Sebagian orang mungkin bingung dan bertanya-tanya mengenai maksud "nasional(is)me". Ya, mungkin hal itu masih terdengar cukup asing di telinga kita.
"Nasional(is)me" adalah sebuah film pendek yang diproduksi pada Oktober 2020 lalu. Film tersebut berhasil membuat saya tersentuh dengan berbagai suguhan adegan di dalamnya yang cukup membuat saya tergelitik. Bagaimana tidak? Film yang saya rasa hanyalah sebuah film biasa dan sederhana, ternyata mampu menyajikan sebuah hal luar biasa di dalamnya.
Film pendek yang disutradarai oleh Zaky Fachriansyah ini, dapat dengan mudah kita cari di Youtube. Awalnya saya menemukan film ini tanpa adanya unsur kesengajaan. Kurang lebih 3 hari yang lalu dari tulisan ini dibuat, saya sedang mencari sebuah film untuk objek analisis dari salah satu mata kuliah saya. Namun, ketika menonton film ini saya mendapatkan lebih dari sekedar nilai pemenuhan tugas.
Setelah saya cari tahu lebih dalam, film yang hanya berdurasi 5 menit ini ternyata adalah film yang sengaja diproduksi untuk mengikuti perlombaan dari BNPT Video Festival V (BvifestV). Bahkan saya berpikir film ini akan berada di jajaran pemenang nantinya.
Dengan durasi yang dapat dikatakan cukup singkat, namun saya merasa isi dari film ini digambarkan dengan sangat baik dan kompleks. Salah satunya adalah mengenai rasa nasionalisme.
Menurut Hara (2000) dalam Kusumawardani, A & Faturochman (2004), nasionalisme mencakup konteks yang lebih luas yaitu persamaan keanggotaan dan kewarganegaraan dari semua kelompok etnis dan budaya di dalam suatu bangsa. Dengan definisi singkat itu pernahkah kita bertanya, "apakah kita nasionalis?"
Pertanyaan itu sebenarnya kurang tepat ditujukan pada generasi penerus bangsa seperti kita, yang sudah seharusnya tentu nasionalis. Tapi, nyatanya tidak dapat ditutupi bahwa rasa nasionalisme yang pernah membara dalam Hari Kemerdekaan maupun Sumpah Pemuda itu, seolah mulai pudar di masa sekarang ini.
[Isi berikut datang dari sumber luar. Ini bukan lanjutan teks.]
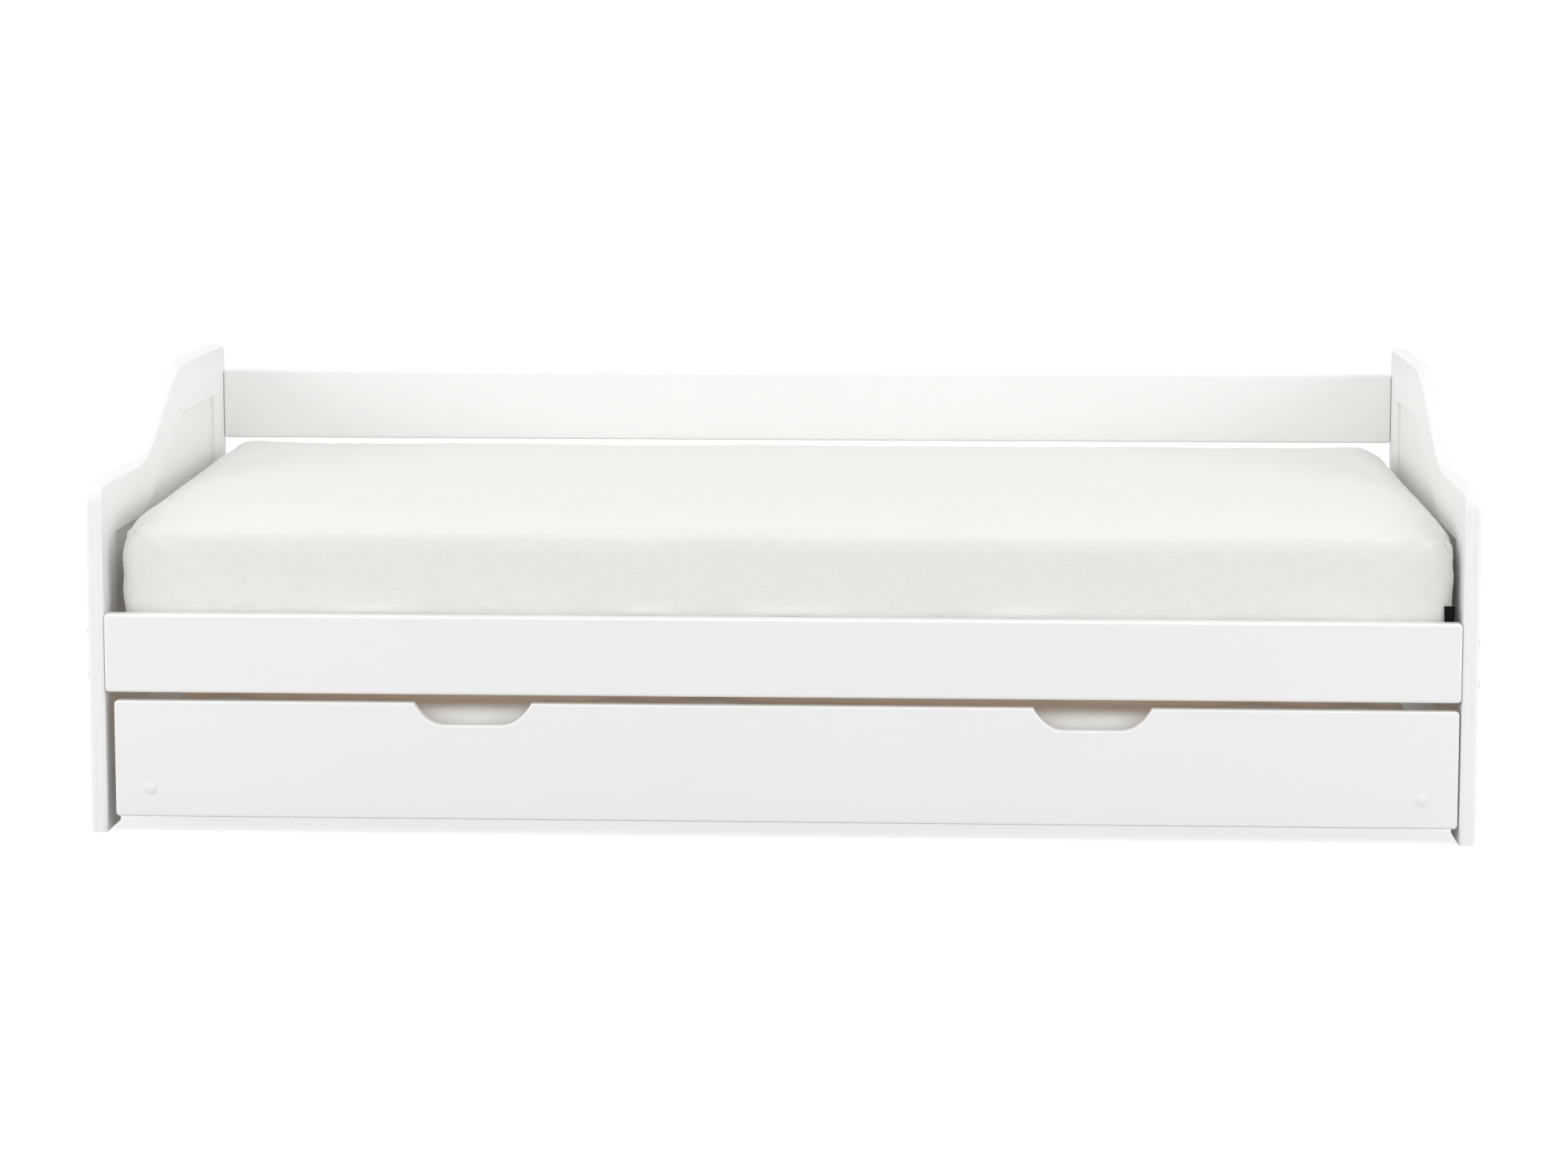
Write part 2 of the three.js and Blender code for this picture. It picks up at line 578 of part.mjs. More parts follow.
function castorAxle() {
  const headStart = FORK_OUTSIDE + FIT;
  const headEnd = headStart + AXLE_HEAD_LENGTH;
  const profile = [
    [0, -headEnd],
    [AXLE_HEAD_RADIUS - 1, -headEnd],
    [AXLE_HEAD_RADIUS, -headStart],
    [AXLE_RADIUS, -headStart],
    [AXLE_RADIUS, headStart],
    [AXLE_HEAD_RADIUS, headStart],
    [AXLE_HEAD_RADIUS - 1, headEnd],
    [0, headEnd],
  ];
  const points = profile.map(([radius, x]) => new THREE.Vector2(radius, x));
  return new THREE.LatheGeometry(points, AXLE_SIDES).rotateZ(-Math.PI / 2);
}

function buildCastors(trundle) {
  for (const [side, sign] of SIDES) {
    const places = [["front", TRAY_FRONT + CASTOR_SETBACK], ["rear", TRAY_BACK - CASTOR_SETBACK]];
    for (const [end, y] of places) {
      const castor = new THREE.Group();
      castor.position.set(sign * BEARER_END, y, WHEEL_RADIUS);
      piece(castor, `${end}_${side}_castor_fork`, castorFork(), zincSteel);
      piece(castor, `${end}_${side}_castor_axle`, castorAxle(), zincSteel);
      piece(castor, `${end}_${side}_castor_wheel`, castorWheel(), greyNylon);
      trundle.add(castor);
    }
  }
}

function buildTrundle() {
  const trundle = new THREE.Group();
  trundle.position.x = TRUNDLE_SHIFT;
  buildTray(trundle);
  buildTrayBase(trundle);
  buildTrundleMattress(trundle);
  buildCastors(trundle);
  return trundle;
}

const bed = new THREE.Group();
for (const [side, sign] of SIDES) bed.add(buildEnd(side, sign));
bed.add(buildRails(), buildSlatBase(), buildMattress(), buildTrundle());

export default bed;
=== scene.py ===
"""A white painted day bed with a pull-out trundle. In metres, with +Z up and the open side towards -Y."""

import math

import bpy
import numpy as np
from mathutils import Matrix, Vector, geometry
from mathutils.bvhtree import BVHTree


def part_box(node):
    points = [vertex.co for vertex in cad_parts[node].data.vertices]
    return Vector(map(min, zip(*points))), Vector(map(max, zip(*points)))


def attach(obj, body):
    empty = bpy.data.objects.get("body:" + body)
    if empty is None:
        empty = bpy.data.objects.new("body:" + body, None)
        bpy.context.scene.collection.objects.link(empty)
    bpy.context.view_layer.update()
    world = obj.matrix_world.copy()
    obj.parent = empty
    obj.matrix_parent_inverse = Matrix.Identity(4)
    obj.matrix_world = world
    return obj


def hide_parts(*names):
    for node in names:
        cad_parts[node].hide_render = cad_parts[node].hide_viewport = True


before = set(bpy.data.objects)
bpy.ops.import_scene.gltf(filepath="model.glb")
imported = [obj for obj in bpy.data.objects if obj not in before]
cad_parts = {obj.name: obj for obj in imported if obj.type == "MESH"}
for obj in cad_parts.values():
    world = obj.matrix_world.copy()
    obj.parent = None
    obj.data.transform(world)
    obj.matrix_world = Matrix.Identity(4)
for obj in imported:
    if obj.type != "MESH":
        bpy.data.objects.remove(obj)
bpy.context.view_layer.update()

# ---- End frames ----------------------------------------------------------------------------------
# Each end of the bed is a frame of boards round a thinner panel: two stiles that stand on the floor, a
# bottom rail, and a top rail whose edge sweeps up towards the back. The joints are tongued, glued, filled
# and sprayed over, so the frame shows as one board with softly rounded edges.
FACING_ALONG = (Vector((0, 1, 0)), Vector((0, 0, 1)), Vector((1, 0, 0)))
FACING_FRONT = (Vector((1, 0, 0)), Vector((0, 0, 1)), Vector((0, -1, 0)))
ROUNDING_STEPS = 6
SHARP_CORNER = 40  # degrees; a corner that turns by more keeps its own flat faces
END_EDGE = 0.0065
FOOT = 0.006  # each foot is drawn this much too long and is then cut off flat at the floor
OPENING_EDGE = 0.0018
FRONT_CORNER = 0.028
REAR_CORNER = 0.022
SWEEP_START = 0.255
SWEEP_LENGTH = 0.370
SWEEP_EASE = 0.135
SWEEP_STEPS = 28
WHITE = (0.878, 0.879, 0.869, 1)


def arc(centre, radius, start, end, steps=8):
    """Points round part of a circle in a board's own plane. Angles are in degrees."""
    turns = np.radians(np.linspace(start, end, steps + 1))
    return [(centre[0] + radius * math.cos(turn), centre[1] + radius * math.sin(turn)) for turn in turns]


def inward(outline):
    """How each corner of an outline moves when the outline shrinks by one, and the way in from each side.

    The wood lies on the outline's left.
    """
    points = np.array(outline, float)
    along = np.roll(points, -1, axis=0) - points
    along /= np.linalg.norm(along, axis=1)[:, None]
    after = np.stack([-along[:, 1], along[:, 0]], axis=1)
    before = np.roll(after, 1, axis=0)
    return (before + after) / (1 + (before * after).sum(axis=1))[:, None], after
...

Pernahkah kita sebagai satu bangsa Indonesia masih mengelompokkan saudara kita dalam bilik-bilik SARA maupun perbedaan yang ada? Jika iya, sepertinya kita belum memiliki rasa atau jiwa nasionalisme yang besar.
Semacam sebuah sindiran yang ditunjukkan dalam film ini adalah ketika Hasyim menanggapi pernyataan Martin yang tidak suka bertemu dengan "Orang Cina". Martin menjelaskan bahwa ia menilai "Orang Cina" adalah orang yang pemarah. Dengan santai Hasyim pun menjawab dengan bahasa daerahnya "Ndak boleh begitu, Jangan suuzan (berprasangka buruk)."
Namun sebuah pembelajaran sederhana mampu membuat Martin akhirnya sadar, bahwa apa yang ada di pikirannya ternyata keliru. Dalam sebuah sesi perbincangan yang mana mempertemukan tokoh Koh Apui, Martin, dan Hasyim mampu mengubah pandangan yang selama ini mungkin tidak terpikir oleh beberapa orang.